Simon LeVay / Huffington Post / 10/01/2012
In 1991, when I was a neuroscientist at the Salk Institute in San Diego, I published a study describing a difference in brain structure between gay and straight men. Since that time I've given many public lectures on the biology of sexual orientation. One of the commonest questions I get is this: If being gay is genetic, and gay sex doesn't produce children, why don't those genes die out?
That's a sensible question, and one to which we don't yet have a crystal-clear answer. I'll suggest some possible answers in a moment. First, though, I should emphasize that not everything in biology is genetic. In the case of homosexuality, most estimates (derived from twin studies) are that genes account for no more than about half of the total causation of this trait. The remaining causes include hormonal factors operating during fetal life -- factors that may not be under genetic control.

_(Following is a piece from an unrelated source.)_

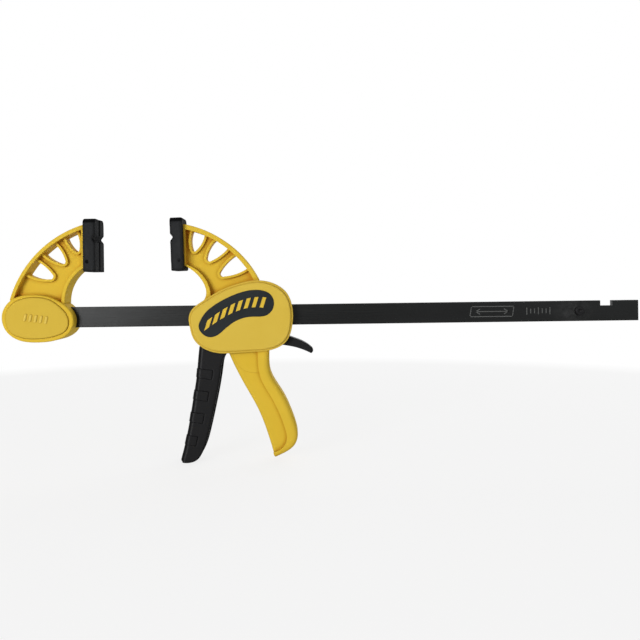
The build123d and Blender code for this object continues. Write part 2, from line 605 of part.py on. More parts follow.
# ---- all pieces ---------------------------------------------------------------------
def build_parts():
    pad = make_pad()
    return {
        "bar": make_bar(),
        "stop_pin": make_stop_pin(),
        "fixed_jaw": make_fixed_jaw(),
        "fixed_jaw_pad": Pos(0, 0, PAD_MID) * pad,
        "release_button": make_release_button(),
        "latch_key": make_latch_key(),
        "latch_spring": make_latch_spring(),
        "moving_jaw": make_moving_jaw(),
        "moving_jaw_pad": toe_in(Pos(OPENING, 0, PAD_MID) * Rot(0, 0, 180) * pad),
        "front_cover": make_cover(-1),
        "back_cover": make_cover(1),
        "label_plate": make_label_plate(),
        "cover_screws": make_cover_screws(),
        "trigger_pivot_pin": make_pivot_pin(TRIGGER_PIVOT),
        "release_pivot_pin": make_pivot_pin(BRAKE_PIVOT),
        "trigger": make_trigger(),
        "drive_plate_front": make_drive_plate(0),
        "drive_plate_rear": make_drive_plate(1),
        "drive_spring": make_drive_spring(),
        "brake_plate": make_brake_plate(),
        "release_lever": make_release_lever(),
        "brake_spring": make_brake_spring(),
    }


os.makedirs("parts", exist_ok=True)
for node, solid in build_parts().items():
    export_step(Pos(0, 0, -PAD_MID) * solid, f"parts/{node}.step")
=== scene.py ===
import logging
import math
from dataclasses import dataclass, field
from enum import Enum
from typing import Sequence, Union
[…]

Another point is that, while gay sex doesn't produce children, gay people often do so. No one could be gayer than Oscar Wilde, for example, yet he fathered two children. Lesbians are even more likely than gay men to be parents. But both lesbians and gay men do have fewer children, on average, than their heterosexual peers, so 'gay genes' should indeed fare poorly over the long term.
The key to understanding how gay genes survive is the realization that such genes exist, not only in gay people themselves, but also in some of their non-gay relatives. For example, the sisters of a gay man might have inherited the same gene that he did, but because different genes are thought to promote homosexuality in men and in women, this 'gay male gene' won't make them lesbian. If the gay man helps his sisters raise more children than they would otherwise be capable of, then the decreased reproductive success of the gay man might be more than compensated by an increased reproductive success of his sisters, and it would be they, not he, who pass the gene on to the next generation. This is the so-called 'kin selection' hypothesis.
Do gay men in fact help their sisters raise enough extra children to compensate for their own lower fecundity? Although gay men are generally well-disposed towards their sisters, nephews, and nieces, most studies fail to find that they offer enough support -- financial or otherwise--to significantly increase their sisters' reproductive success. (An exception is offered by anthropologists Paul Vasey and Doug VanderLaan of Lethbridge University: they report that feminine gay men in American Samoa -- men who are locally referred to as fa'afafine -- do provide substantial child-rearing assistance to their sisters.)
Another possibility is that these sisters (and other female relatives) of gay men might have extra children, not on account of any assistance offered by the gay men, but by the direct action of 'gay male genes' within themselves. After all, if we think of gay male genes as genes that increase sexual attraction to males, then these genes might actually benefit the reproductive success of heterosexual women who possess them -- by making them even more sexually attracted to males than they otherwise would have been, and therefore more sexually active. Conversely, 'lesbian genes' might increase the reproductive success of heterosexual men by the same mechanism.
Some support for this hypothesis comes from studies conducted in Italy and in Britain, which have found that women with gay male relatives -- and who might therefore carry a gay male gene, do have significantly more children than women with no such relatives. This effect was seen even for women whose gay male relatives cropped up in a later generation, so that the men were not in a position to provide any material assistance to those women when they were having children. Still, there are also studies that fail to find this effect, so it's not yet clear whether it could be a general mechanism for the persistence of gay genes.
Yet another idea is that it's the same-sex relatives of gay men who enjoy a reproductive advantage. How would that work? According to economist Ed Miller of the University of New Orleans, several genes are floating around in the gene pool that make men more feminine in a variety of respects. Men who happen to inherit one or two of these genes are still heterosexual, Miller suggests, but their mild femininity -- which shows itself in the form of decreased aggressiveness, greater empathy, and the like -- makes them more attractive to women, and thus able to have more children, as compared with straight men who lack such genes. When more than two or three such genes happen to end up in the same man, the process of feminization increases to the point that it includes sexual attraction to males -- that is, it makes their owner gay. Such a model is certainly consistent with the observation that gay men are, on average, considerably more feminine that straight men in a variety of psychological traits.
According to a research group led by Brendan Zietsch of the Queensland Institute of Medical Research, feminine straight men do have more female sex partners than more masculine men do. Thus the positive effect of feminizing genes on the reproductive success of straight men could outweigh their negative effect on gay men. Similarly, Zietsch's group found that masculinity in straight women is associated with a larger number of male sex partners, suggesting that Miller's hypothesis could explain the persistence of lesbian genes too.
As a happy homosexual, I find it a bit disconcerting that my sexual orientation might simply be the price that evolution pays to improve straight men's performance in the sexual marketplace. Whether any of these explanations for the persistence of gay genes is correct, however, is a matter of speculation -- and it will likely remain so until these genes have been identified and their mechanism of action understood.
Simon LeVay, Ph.D., is the author of Gay, Straight, and the Reason Why: The Science of Sexual Orientation (Oxford University Press, 2011).